**AIM OF THE EXERCISE:** Below are some records. Copy every line in them that holds "scene".

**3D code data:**
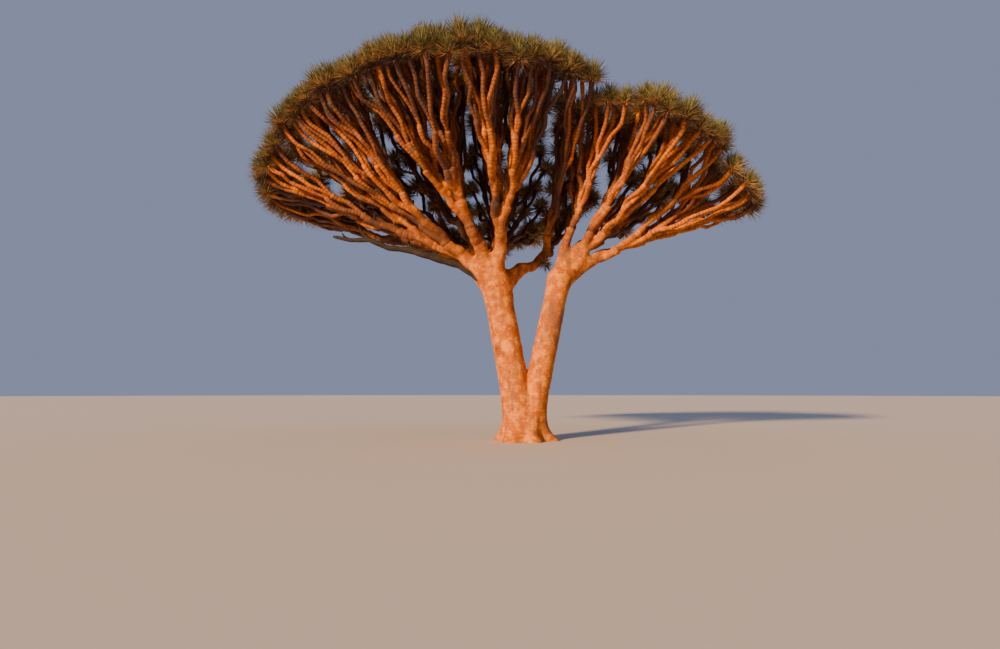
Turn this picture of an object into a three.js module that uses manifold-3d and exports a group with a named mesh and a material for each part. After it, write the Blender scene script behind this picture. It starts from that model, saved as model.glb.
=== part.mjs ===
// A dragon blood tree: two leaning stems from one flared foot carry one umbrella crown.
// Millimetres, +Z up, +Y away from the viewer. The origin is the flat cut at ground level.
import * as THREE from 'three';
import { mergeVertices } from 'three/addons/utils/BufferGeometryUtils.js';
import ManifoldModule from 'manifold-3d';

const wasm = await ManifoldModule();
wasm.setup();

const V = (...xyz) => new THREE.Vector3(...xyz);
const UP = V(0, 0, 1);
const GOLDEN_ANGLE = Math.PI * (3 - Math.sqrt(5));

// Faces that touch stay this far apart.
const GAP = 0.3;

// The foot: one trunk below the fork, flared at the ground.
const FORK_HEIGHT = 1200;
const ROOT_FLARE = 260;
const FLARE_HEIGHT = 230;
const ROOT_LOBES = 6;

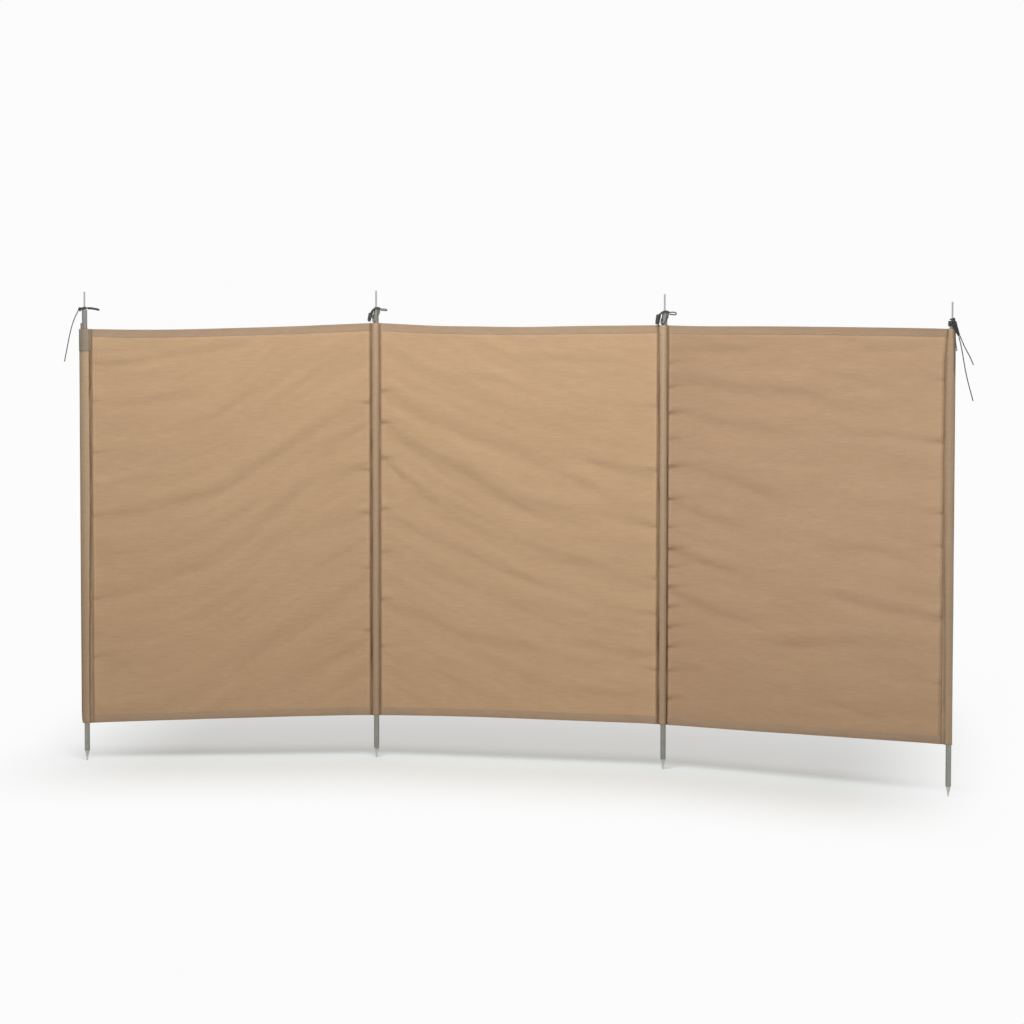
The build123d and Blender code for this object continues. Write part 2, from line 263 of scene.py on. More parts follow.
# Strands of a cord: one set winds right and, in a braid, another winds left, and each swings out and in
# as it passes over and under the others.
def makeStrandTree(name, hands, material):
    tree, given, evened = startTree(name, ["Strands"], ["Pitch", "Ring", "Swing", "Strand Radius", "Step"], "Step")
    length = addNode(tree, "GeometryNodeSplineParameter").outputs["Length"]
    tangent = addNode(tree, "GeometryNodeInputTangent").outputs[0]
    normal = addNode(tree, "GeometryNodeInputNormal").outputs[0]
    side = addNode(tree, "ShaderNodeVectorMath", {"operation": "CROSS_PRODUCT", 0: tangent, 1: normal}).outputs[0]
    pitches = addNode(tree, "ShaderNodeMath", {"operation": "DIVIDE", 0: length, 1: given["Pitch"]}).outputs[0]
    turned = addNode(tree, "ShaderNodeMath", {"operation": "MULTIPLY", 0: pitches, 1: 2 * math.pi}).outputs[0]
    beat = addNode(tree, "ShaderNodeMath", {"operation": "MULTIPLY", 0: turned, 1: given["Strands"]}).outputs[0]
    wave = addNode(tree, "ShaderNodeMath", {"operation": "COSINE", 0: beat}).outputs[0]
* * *
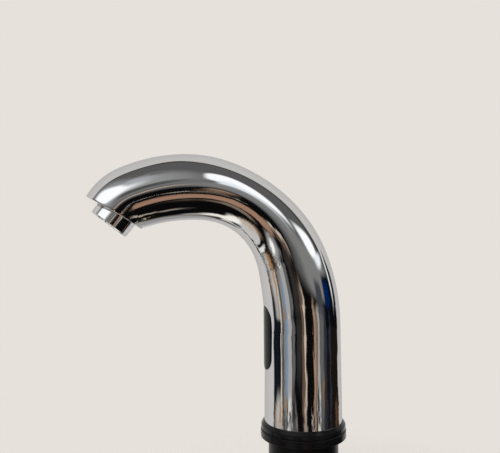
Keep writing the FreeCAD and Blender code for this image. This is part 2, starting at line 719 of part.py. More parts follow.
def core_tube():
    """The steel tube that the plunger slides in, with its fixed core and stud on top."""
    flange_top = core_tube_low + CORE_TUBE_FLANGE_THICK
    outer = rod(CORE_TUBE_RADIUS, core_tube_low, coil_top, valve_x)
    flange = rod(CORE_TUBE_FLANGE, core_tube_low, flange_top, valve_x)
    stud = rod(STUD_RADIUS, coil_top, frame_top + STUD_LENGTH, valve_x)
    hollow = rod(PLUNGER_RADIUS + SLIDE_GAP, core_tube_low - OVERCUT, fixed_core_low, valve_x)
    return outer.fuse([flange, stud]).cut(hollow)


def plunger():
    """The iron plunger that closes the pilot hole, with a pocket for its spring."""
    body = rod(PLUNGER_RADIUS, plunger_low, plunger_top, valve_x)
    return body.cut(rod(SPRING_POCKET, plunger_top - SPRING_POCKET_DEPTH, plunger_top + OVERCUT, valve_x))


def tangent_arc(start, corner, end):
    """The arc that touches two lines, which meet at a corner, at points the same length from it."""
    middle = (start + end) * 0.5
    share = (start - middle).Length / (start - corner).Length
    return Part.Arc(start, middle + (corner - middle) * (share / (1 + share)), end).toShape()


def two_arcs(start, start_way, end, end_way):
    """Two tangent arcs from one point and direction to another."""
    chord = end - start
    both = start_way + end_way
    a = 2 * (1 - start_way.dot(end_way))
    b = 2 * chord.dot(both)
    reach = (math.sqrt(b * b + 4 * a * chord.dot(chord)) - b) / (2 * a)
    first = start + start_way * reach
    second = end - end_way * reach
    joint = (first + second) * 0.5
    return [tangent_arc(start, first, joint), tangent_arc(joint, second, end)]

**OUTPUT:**
Turn this picture of an object into a three.js module that uses manifold-3d and exports a group with a named mesh and a material for each part. After it, write the Blender scene script behind this picture. It starts from that model, saved as model.glb.
The build123d and Blender code for this object continues. Write part 2, from line 263 of scene.py on. More parts follow.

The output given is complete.